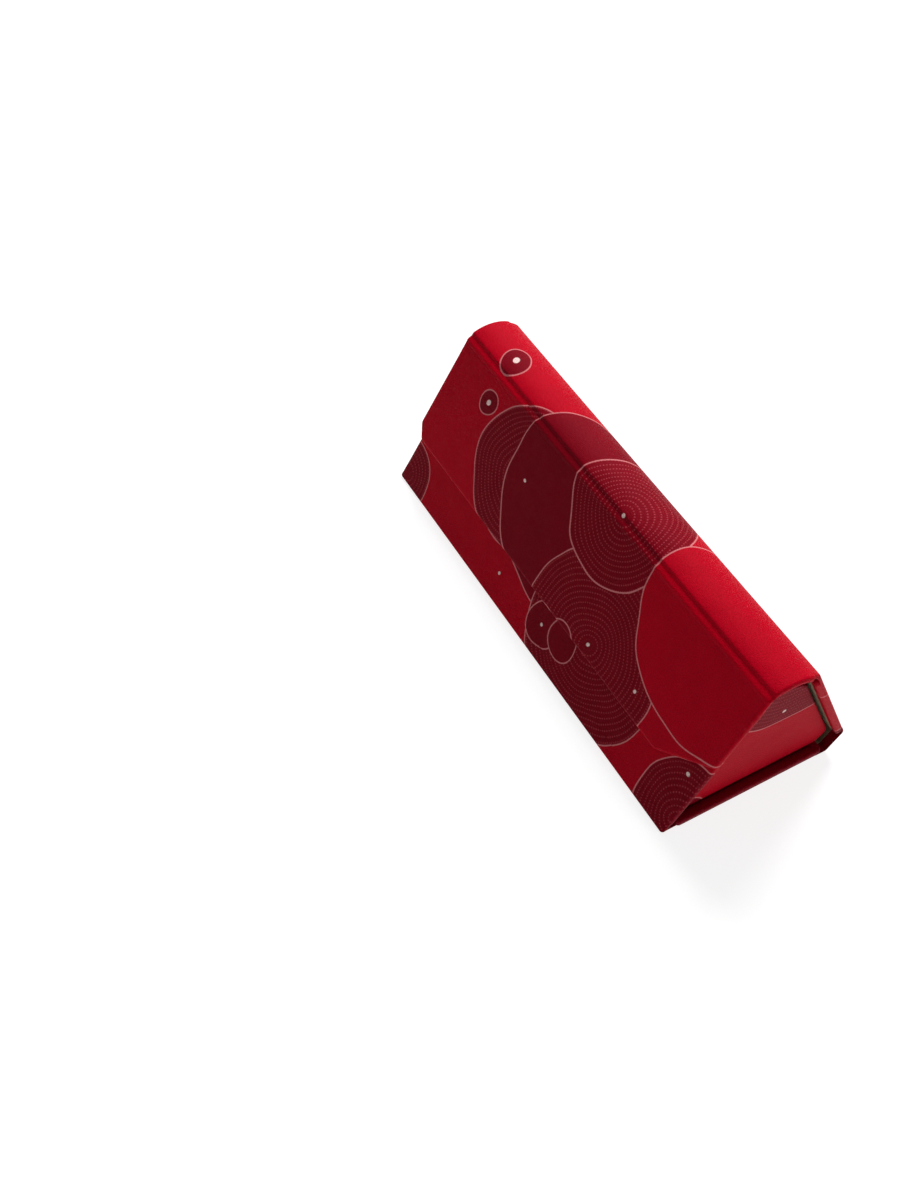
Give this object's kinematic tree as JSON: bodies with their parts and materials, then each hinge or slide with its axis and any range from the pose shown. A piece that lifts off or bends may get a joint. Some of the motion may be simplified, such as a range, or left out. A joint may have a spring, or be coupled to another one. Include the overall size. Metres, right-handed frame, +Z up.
{
  "type": "eyeglasses case",
  "caption": "Triangular fold-flat eyeglasses case of covered boards with a magnetic front flap, an arched top and folding end wings.",
  "frame": {"origin": "on the table, under the middle of the case's box", "axes": "+X along the case to the right end, +Y from the front fold to the back, +Z up"},
  "size_m": [0.1662, 0.0668, 0.0562],
  "materials": {
    "printed_cover": "printed leatherette, satin",
    "board": "grey board",
    "lining": "soft brushed lining",
    "magnet": "nickel plated"
  },
  "bodies": {
    "base": {"base_cover": "printed_cover", "base_board": "board", "base_lining": "lining", "front_crease": "printed_cover"},
    "front_panel": {"front_cover": "printed_cover", "front_board": "board", "front_lining": "lining", "front_magnets": "magnet"},
    "left_wing": {"left_wing_cover": "printed_cover", "left_wing_board": "board", "left_wing_lining": "lining", "left_wing_crease": "printed_cover"},
    "right_wing": {"right_wing_cover": "printed_cover", "right_wing_board": "board", "right_wing_lining": "lining", "right_wing_crease": "printed_cover"},
    "rear_spine": {"spine_cover": "printed_cover", "spine_lining": "lining"},
    "back_panel": {"back_cover": "printed_cover", "back_board": "board", "back_lining": "lining"},
    "lid_crease_strip": {"lid_crease": "printed_cover"},
    "ridge": {"ridge_cover": "printed_cover", "ridge_board": "board", "ridge_lining": "lining"},
    "flap_crease_strip": {"flap_crease": "printed_cover"},
    "flap": {"flap_cover": "printed_cover", "flap_board": "board", "flap_lining": "lining", "flap_magnets": "magnet"}
  },
  "joints": [
    {"name": "fold_flat", "type": "hinge", "parent": "base", "child": "front_panel", "pos_m": [0, -0.02722, 0.0037], "axis": [-1, 0, 0], "range_deg": [0, 61], "deforming": ["front_crease"]},
    {"name": "left_wing_fold", "type": "hinge", "parent": "front_panel", "child": "left_wing", "pos_m": [-0.0779, -0.03114, -0.00131], "axis": [0, -0.4848, -0.8746], "range_deg": [0, 90], "deforming": ["left_wing_cover", "left_wing_board", "left_wing_lining", "left_wing_crease"]},
    {"name": "right_wing_fold", "type": "hinge", "parent": "front_panel", "child": "right_wing", "pos_m": [0.0779, -0.03114, -0.00131], "axis": [0, 0.4848, 0.8746], "range_deg": [0, 90], "deforming": ["right_wing_cover", "right_wing_board", "right_wing_lining", "right_wing_crease"]},
    {"name": "spine_fold", "type": "hinge", "parent": "base", "child": "rear_spine", "pos_m": [0, 0.0258, 0.0028], "axis": [1, 0, 0], "range_deg": [0, 56.4], "deforming": ["spine_cover", "spine_lining"]},
    {"name": "back_fold", "type": "hinge", "parent": "rear_spine", "child": "back_panel", "pos_m": [0, 0.03099, 0.00626], "axis": [1, 0, 0], "range_deg": [0, 7.4]},
    {"name": "lid_open", "type": "hinge", "parent": "back_panel", "child": "lid_crease_strip", "pos_m": [0, 0.01283, 0.04931], "axis": [-1, 0, 0], "range_deg": [0, 120]},
    {"name": "ridge_unfold", "type": "hinge", "parent": "lid_crease_strip", "child": "ridge", "pos_m": [0, 0.00914, 0.05384], "axis": [-1, 0, 0], "range_deg": [0, 56.5], "deforming": ["lid_crease"]},
    {"name": "flap_lift", "type": "hinge", "parent": "ridge", "child": "flap_crease_strip", "pos_m": [0, -0.00671, 0.05432], "axis": [-1, 0, 0], "range_deg": [0, 70]},
    {"name": "flap_unfold", "type": "hinge", "parent": "flap_crease_strip", "child": "flap", "pos_m": [0, -0.00889, 0.05038], "axis": [-1, 0, 0], "range_deg": [0, 65.3], "deforming": ["flap_crease"]}
  ],
  "couplings": [
    {"joint": "left_wing_fold", "follows": "fold_flat", "ratio": 1.4754},
    {"joint": "right_wing_fold", "follows": "fold_flat", "ratio": 1.4754},
    {"joint": "spine_fold", "follows": "fold_flat", "ratio": 0.9232},
    {"joint": "back_fold", "follows": "fold_flat", "ratio": 0.1209},
    {"joint": "ridge_unfold", "follows": "fold_flat", "ratio": 0.925},
    {"joint": "flap_unfold", "follows": "fold_flat", "ratio": 1.0698}
  ]
}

◇ ◇ ◇ ◇

**Job**
Copy all lines from the listing that contain "materials".

**Answer**
Give this object's kinematic tree as JSON: bodies with their parts and materials, then each hinge or slide with its axis and any range from the pose shown. A piece that lifts off or bends may get a joint. Some of the motion may be simplified, such as a range, or left out. A joint may have a spring, or be coupled to another one. Include the overall size. Metres, right-handed frame, +Z up.
  "materials": {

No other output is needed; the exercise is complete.